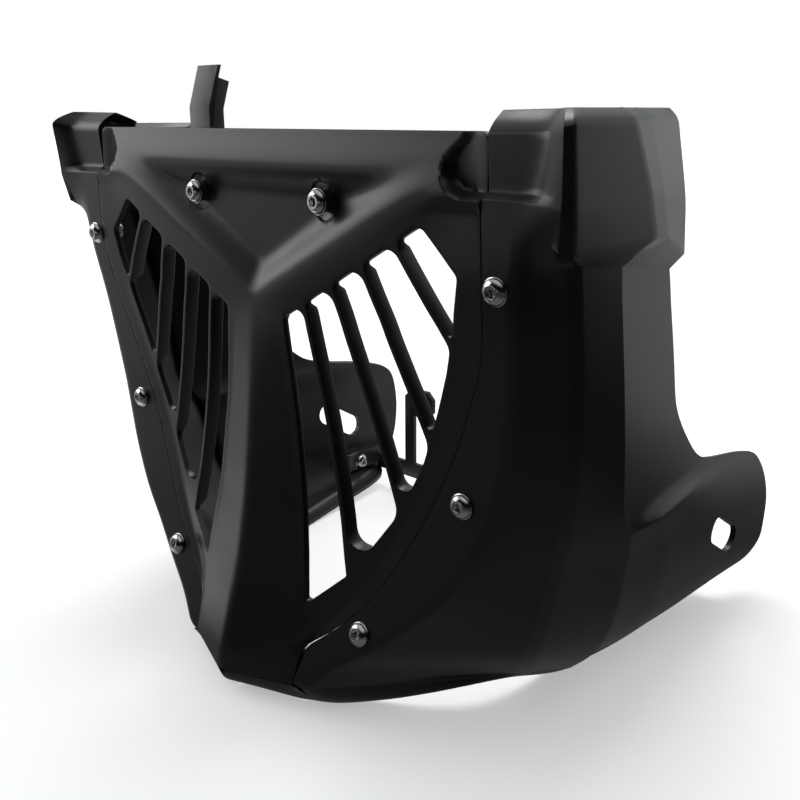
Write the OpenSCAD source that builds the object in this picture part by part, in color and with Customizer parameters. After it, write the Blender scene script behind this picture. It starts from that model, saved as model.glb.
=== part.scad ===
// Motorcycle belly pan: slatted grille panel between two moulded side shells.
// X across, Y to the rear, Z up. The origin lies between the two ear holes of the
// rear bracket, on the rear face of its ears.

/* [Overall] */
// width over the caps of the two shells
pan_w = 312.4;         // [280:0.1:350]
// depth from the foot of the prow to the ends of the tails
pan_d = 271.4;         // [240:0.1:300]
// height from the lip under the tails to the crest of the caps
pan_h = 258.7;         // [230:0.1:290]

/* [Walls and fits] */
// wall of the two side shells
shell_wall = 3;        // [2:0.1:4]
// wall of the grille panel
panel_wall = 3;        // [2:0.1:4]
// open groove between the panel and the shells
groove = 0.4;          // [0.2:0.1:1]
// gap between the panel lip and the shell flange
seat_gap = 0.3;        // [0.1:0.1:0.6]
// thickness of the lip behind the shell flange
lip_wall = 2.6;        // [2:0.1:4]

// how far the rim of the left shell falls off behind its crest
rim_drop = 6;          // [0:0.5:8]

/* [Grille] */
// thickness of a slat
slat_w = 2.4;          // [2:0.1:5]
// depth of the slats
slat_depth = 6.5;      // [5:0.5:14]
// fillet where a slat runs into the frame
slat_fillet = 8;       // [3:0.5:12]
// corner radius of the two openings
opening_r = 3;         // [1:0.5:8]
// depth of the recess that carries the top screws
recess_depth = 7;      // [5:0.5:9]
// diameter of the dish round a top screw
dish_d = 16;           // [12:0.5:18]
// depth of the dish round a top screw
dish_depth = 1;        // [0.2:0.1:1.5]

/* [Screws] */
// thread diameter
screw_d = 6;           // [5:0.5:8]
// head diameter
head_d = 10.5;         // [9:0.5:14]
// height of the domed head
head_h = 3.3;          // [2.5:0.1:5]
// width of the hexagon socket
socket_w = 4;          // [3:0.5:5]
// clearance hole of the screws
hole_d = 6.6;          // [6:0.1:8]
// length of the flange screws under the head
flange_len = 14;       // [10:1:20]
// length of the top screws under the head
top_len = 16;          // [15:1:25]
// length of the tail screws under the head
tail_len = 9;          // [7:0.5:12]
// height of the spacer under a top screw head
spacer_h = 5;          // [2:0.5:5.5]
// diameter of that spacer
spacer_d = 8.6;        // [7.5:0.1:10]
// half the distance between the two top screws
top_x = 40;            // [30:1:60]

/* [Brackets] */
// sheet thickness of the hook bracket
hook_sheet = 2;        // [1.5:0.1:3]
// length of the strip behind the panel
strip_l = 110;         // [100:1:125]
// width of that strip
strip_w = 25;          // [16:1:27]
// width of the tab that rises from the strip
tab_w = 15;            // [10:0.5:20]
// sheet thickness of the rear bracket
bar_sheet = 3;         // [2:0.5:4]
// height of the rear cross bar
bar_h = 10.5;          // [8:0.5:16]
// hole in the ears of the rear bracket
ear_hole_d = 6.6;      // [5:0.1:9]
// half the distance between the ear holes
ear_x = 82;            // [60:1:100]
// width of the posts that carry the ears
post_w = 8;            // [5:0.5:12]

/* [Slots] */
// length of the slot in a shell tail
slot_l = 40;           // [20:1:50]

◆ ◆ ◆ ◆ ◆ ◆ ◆

Copy all of the data. Keep every word exactly as it is.

(THE ANSWER):
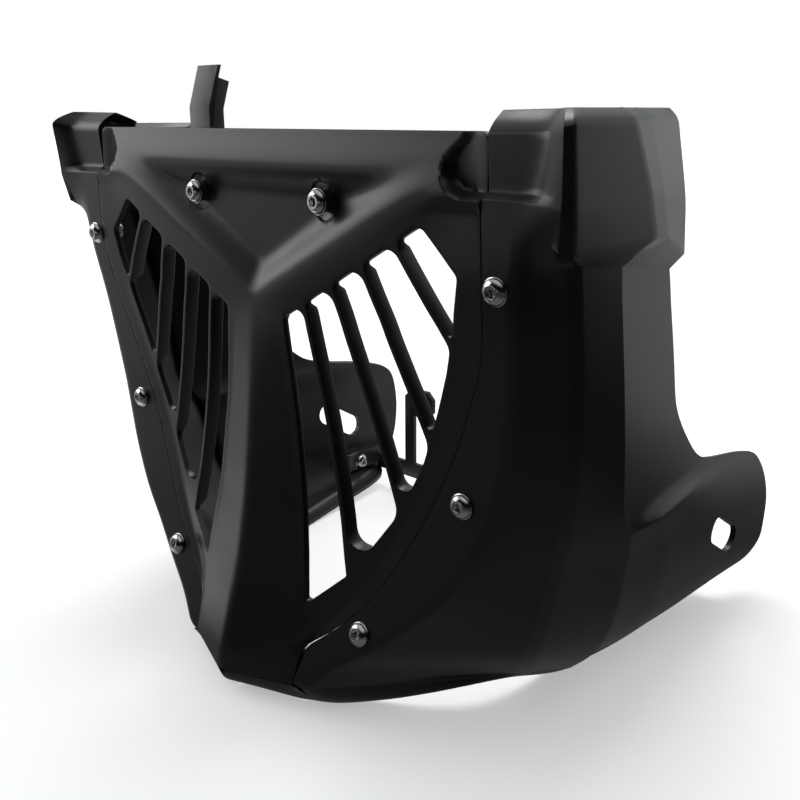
Write the OpenSCAD source that builds the object in this picture part by part, in color and with Customizer parameters. After it, write the Blender scene script behind this picture. It starts from that model, saved as model.glb.
=== part.scad ===
// Motorcycle belly pan: slatted grille panel between two moulded side shells.
// X across, Y to the rear, Z up. The origin lies between the two ear holes of the
// rear bracket, on the rear face of its ears.

/* [Overall] */
// width over the caps of the two shells
pan_w = 312.4;         // [280:0.1:350]
// depth from the foot of the prow to the ends of the tails
pan_d = 271.4;         // [240:0.1:300]
// height from the lip under the tails to the crest of the caps
pan_h = 258.7;         // [230:0.1:290]

/* [Walls and fits] */
// wall of the two side shells
shell_wall = 3;        // [2:0.1:4]
// wall of the grille panel
panel_wall = 3;        // [2:0.1:4]
// open groove between the panel and the shells
groove = 0.4;          // [0.2:0.1:1]
// gap between the panel lip and the shell flange
seat_gap = 0.3;        // [0.1:0.1:0.6]
// thickness of the lip behind the shell flange
lip_wall = 2.6;        // [2:0.1:4]

// how far the rim of the left shell falls off behind its crest
rim_drop = 6;          // [0:0.5:8]

/* [Grille] */
// thickness of a slat
slat_w = 2.4;          // [2:0.1:5]
// depth of the slats
slat_depth = 6.5;      // [5:0.5:14]
// fillet where a slat runs into the frame
slat_fillet = 8;       // [3:0.5:12]
// corner radius of the two openings
opening_r = 3;         // [1:0.5:8]
// depth of the recess that carries the top screws
recess_depth = 7;      // [5:0.5:9]
// diameter of the dish round a top screw
dish_d = 16;           // [12:0.5:18]
// depth of the dish round a top screw
dish_depth = 1;        // [0.2:0.1:1.5]

/* [Screws] */
// thread diameter
screw_d = 6;           // [5:0.5:8]
// head diameter
head_d = 10.5;         // [9:0.5:14]
// height of the domed head
head_h = 3.3;          // [2.5:0.1:5]
// width of the hexagon socket
socket_w = 4;          // [3:0.5:5]
// clearance hole of the screws
hole_d = 6.6;          // [6:0.1:8]
// length of the flange screws under the head
flange_len = 14;       // [10:1:20]
// length of the top screws under the head
top_len = 16;          // [15:1:25]
// length of the tail screws under the head
tail_len = 9;          // [7:0.5:12]
// height of the spacer under a top screw head
spacer_h = 5;          // [2:0.5:5.5]
// diameter of that spacer
spacer_d = 8.6;        // [7.5:0.1:10]
// half the distance between the two top screws
top_x = 40;            // [30:1:60]

/* [Brackets] */
// sheet thickness of the hook bracket
hook_sheet = 2;        // [1.5:0.1:3]
// length of the strip behind the panel
strip_l = 110;         // [100:1:125]
// width of that strip
strip_w = 25;          // [16:1:27]
// width of the tab that rises from the strip
tab_w = 15;            // [10:0.5:20]
// sheet thickness of the rear bracket
bar_sheet = 3;         // [2:0.5:4]
// height of the rear cross bar
bar_h = 10.5;          // [8:0.5:16]
// hole in the ears of the rear bracket
ear_hole_d = 6.6;      // [5:0.1:9]
// half the distance between the ear holes
ear_x = 82;            // [60:1:100]
// width of the posts that carry the ears
post_w = 8;            // [5:0.5:12]

/* [Slots] */
// length of the slot in a shell tail
slot_l = 40;           // [20:1:50]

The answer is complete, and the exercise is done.